The smell of cooking panch phoron (five spice) announces its provenance: the East — and all its constituents add up to a whole greater than the sum of its parts. Equal proportions of cumin, nigella, fenugreek, black mustard (or radhuni) and fennel seeds — although some say that the fennel seeds should be double the others and fenugreek less… Anyway, this is how it’s used: heat some oil, preferably mustard. But if that’s hard to come by, or too strong smelling, pick any vegetable oil and, when it’s hot, sprinkle with a couple of pinches of the combined panch phoron. Some crackling and popping will happen — watch out for burns — and slide the vegetable you want to cook into the pan.
An alternative is to pour the oil, complete with fried spices, into a cooked curry, turn off the heat, cover and let the flavours come together. Or you can heat a dry heavy skillet, toast some panch phoron on it, stir with a fork, wait for the mustard to start popping and a good smell to start wafting, and quickly transfer to another plate (because the skillet retains heat for quite a while and could burn the spices). Then, when it’s cool enough to handle, grind it in the smallest jar of an electric food processor or, since the moisture’s evaporated and the spices are dry, pound in a mortar till it’s coarsely ground. This will take less than a minute. Sprinkle onto an almost fully cooked dish, stir to mix, continue to heat a bit and serve.
Sambar powder is usually added to sambar, the thin lentil “soup” of arhar (also toor and tuvar) dal, but when used judiciously in other tart curries, gives a characteristic “south Indian” flavour. It’s a good shortcut, but since most packaged brands are quite chilli hot, be cautious.
Tandoori Masala is another story. The ingredients listed on the wrapper are the usual garam masala suspects as well as red chilli powder, onion, ginger and garlic. There must be a secret ingredient — I haven’t been able to put it together in my own kitchen. It doesn’t add much to a curry — I use it most often to marinate chicken or fish before grilling, but a good vegetarian hors d’oeuvre is paneer tikka.

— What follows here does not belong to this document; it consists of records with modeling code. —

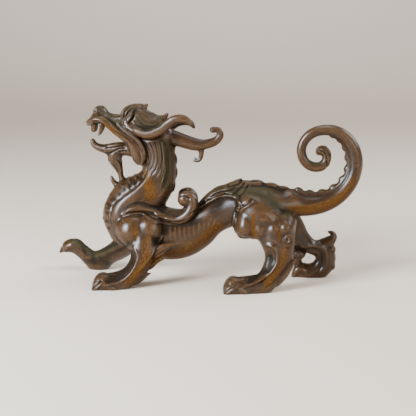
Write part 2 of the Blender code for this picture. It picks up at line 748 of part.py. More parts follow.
def thinned(mesh):
    """The mesh with no more than TRIANGLES facets, its flat ones merged first."""
    obj = bpy.data.objects.new("fine", mesh)
    bpy.context.scene.collection.objects.link(obj)
    thinning = obj.modifiers.new("facets", "DECIMATE")
    thinning.ratio = min(1.0, TRIANGLES / sum(len(p.vertices) - 2 for p in mesh.polygons))
    graph = bpy.context.evaluated_depsgraph_get()
    made = bpy.data.meshes.new_from_object(obj.evaluated_get(graph))
    bpy.data.objects.remove(obj)
    return made


def centring(mesh):
    """Moves the middle of the figure's footprint box to X = Y = 0, the soles staying on Z = 0."""
    points = np.array([v.co for v in mesh.vertices])
    middle = (points.min(axis=0) + points.max(axis=0)) / 2
    return Matrix.Translation((-middle[0], -middle[1], 0))


def bronze():
    material = bpy.data.materials.new("bronze")
    material.use_nodes = True
    shader = material.node_tree.nodes["Principled BSDF"]
    shader.inputs["Base Color"].default_value = (0.105, 0.055, 0.028, 1)
    shader.inputs["Metallic"].default_value = 0.9
    shader.inputs["Roughness"].default_value = 0.38
    return material


def dragon():
    masses = []
    body(masses)
    head(masses)
    legs(masses)
    tail(masses)
    skin = fused(masses, BODY_VOXEL, BODY_SOFTENING)
    tree = skin_tree(skin)

    carving = [skin]
    head_details(carving)
    leg_details(carving)
    carved_lines(carving, tree)
    back_mane(carving)
    breast_plates(carving)
    scale_ridge(carving)
    finished = thinned(fused(carving, CARVING_VOXEL, CARVING_SOFTENING))
    flat_soles(finished)

    obj = bpy.data.objects.new("dragon", finished)
    bpy.context.scene.collection.objects.link(obj)
    obj.data.transform(Matrix.Scale(GRID, 4) @ centring(obj.data))
    obj.data.materials.append(bronze())
    obj.data.shade_smooth()
    return obj


clear_scene()
dragon()
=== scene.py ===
"""The walking bronze dragon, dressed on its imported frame: the same cast figure at a finer grain, with the
carved locks, folds, plates and scrolls, and a dark brown waxed patina.

The figure is drawn on a grid with 235 steps from the raised paw's claws to the outer curve of the tail, so
one step is a millimetre at the real length. Head towards -X, left flank towards -Y, soles on Z = 0.
"""

import math

import bmesh
import bpy
import numpy as np
from mathutils import Matrix, Vector
from mathutils.bvhtree import BVHTree


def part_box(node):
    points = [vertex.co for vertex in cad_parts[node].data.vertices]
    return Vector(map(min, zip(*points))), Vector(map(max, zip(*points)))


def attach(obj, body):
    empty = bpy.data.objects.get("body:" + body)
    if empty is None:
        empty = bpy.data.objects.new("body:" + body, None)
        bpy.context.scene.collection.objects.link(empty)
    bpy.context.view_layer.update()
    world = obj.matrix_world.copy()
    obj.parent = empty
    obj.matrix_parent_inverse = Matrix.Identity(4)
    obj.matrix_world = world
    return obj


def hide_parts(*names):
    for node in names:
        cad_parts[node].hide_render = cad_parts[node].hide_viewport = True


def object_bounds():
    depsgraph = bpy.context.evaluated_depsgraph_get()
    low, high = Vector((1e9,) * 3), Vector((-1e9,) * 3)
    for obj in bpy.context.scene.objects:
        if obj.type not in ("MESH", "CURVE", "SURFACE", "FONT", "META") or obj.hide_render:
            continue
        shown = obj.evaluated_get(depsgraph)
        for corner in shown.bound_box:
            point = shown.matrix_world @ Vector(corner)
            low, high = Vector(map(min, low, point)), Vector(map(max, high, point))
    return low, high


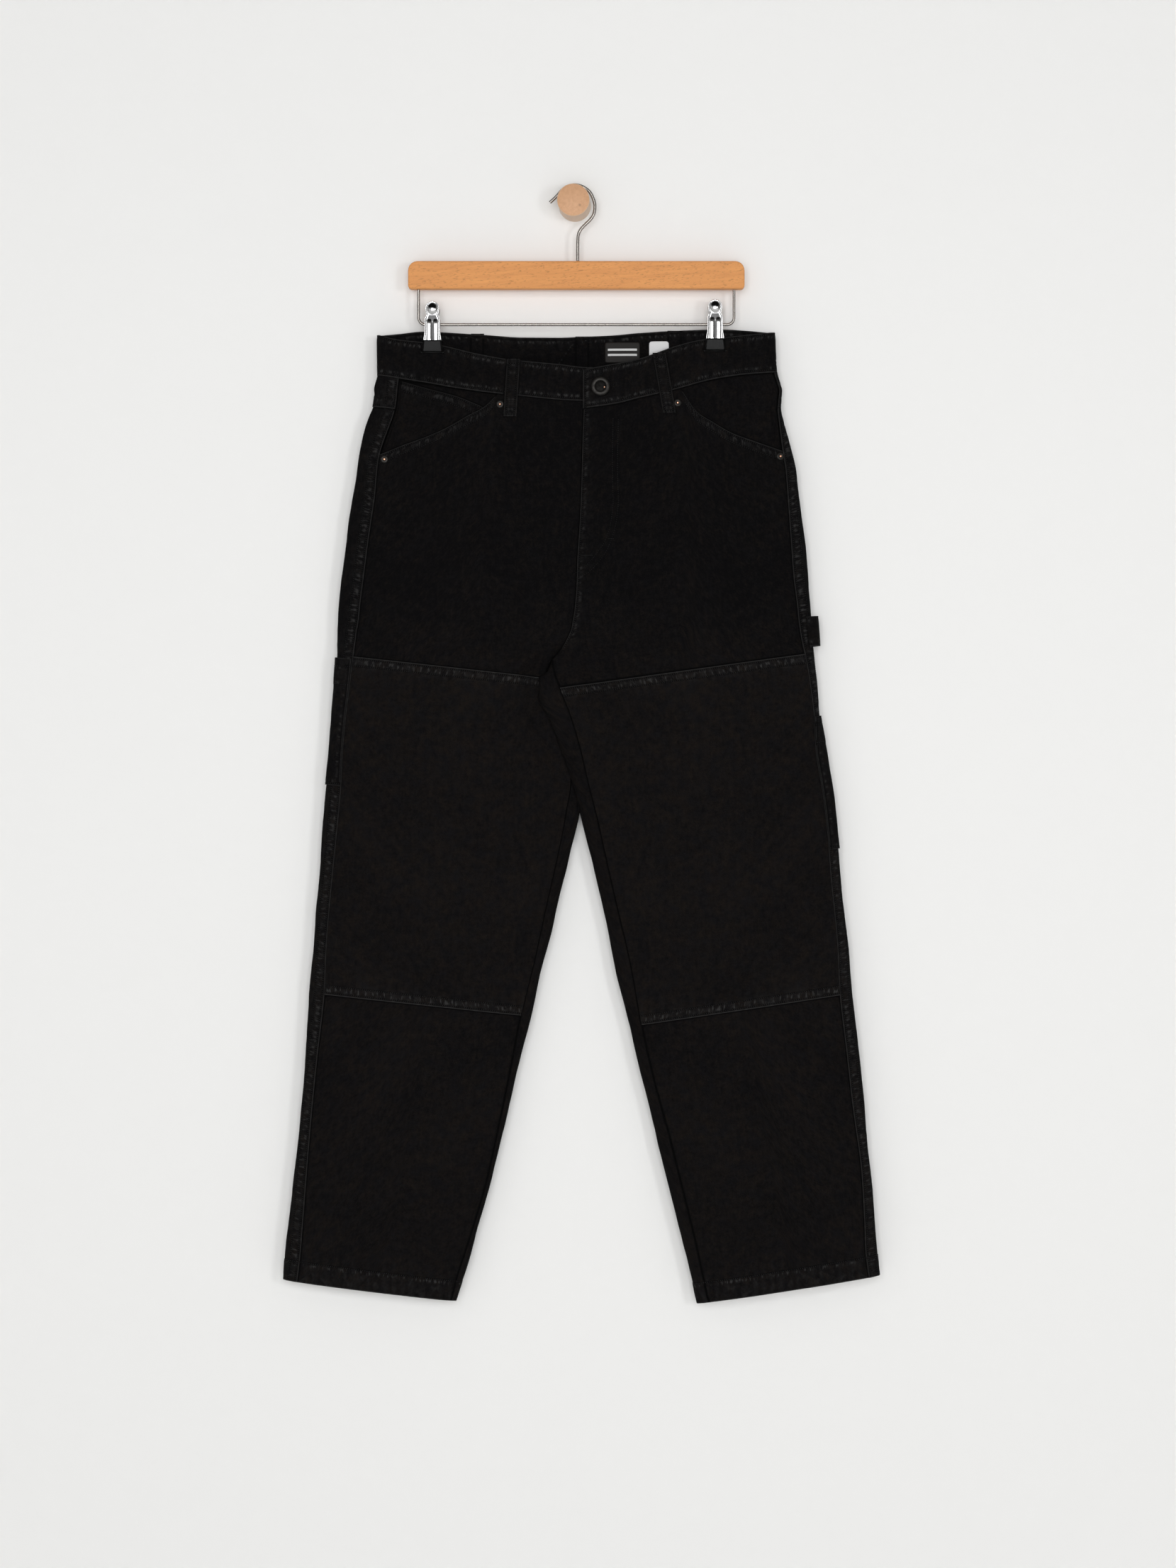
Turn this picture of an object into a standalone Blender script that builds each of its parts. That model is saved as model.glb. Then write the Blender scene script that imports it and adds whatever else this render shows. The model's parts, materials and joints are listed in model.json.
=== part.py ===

All you have to do is to smear large squares of paneer liberally with the powder, let it sweat for a few minutes, then sprinkle with flour, preferably chickpea, and grill in a hot, lightly oiled non-stick pan, for a minute or two, just until it begins to brown and crisp. Then “smoke” it by placing a red-hot piece of coal in a “cup” of tinfoil in the centre of the paneer, pour some butter directly on the coal, and cover with a tight-fitting lid for five minutes. Serve at once.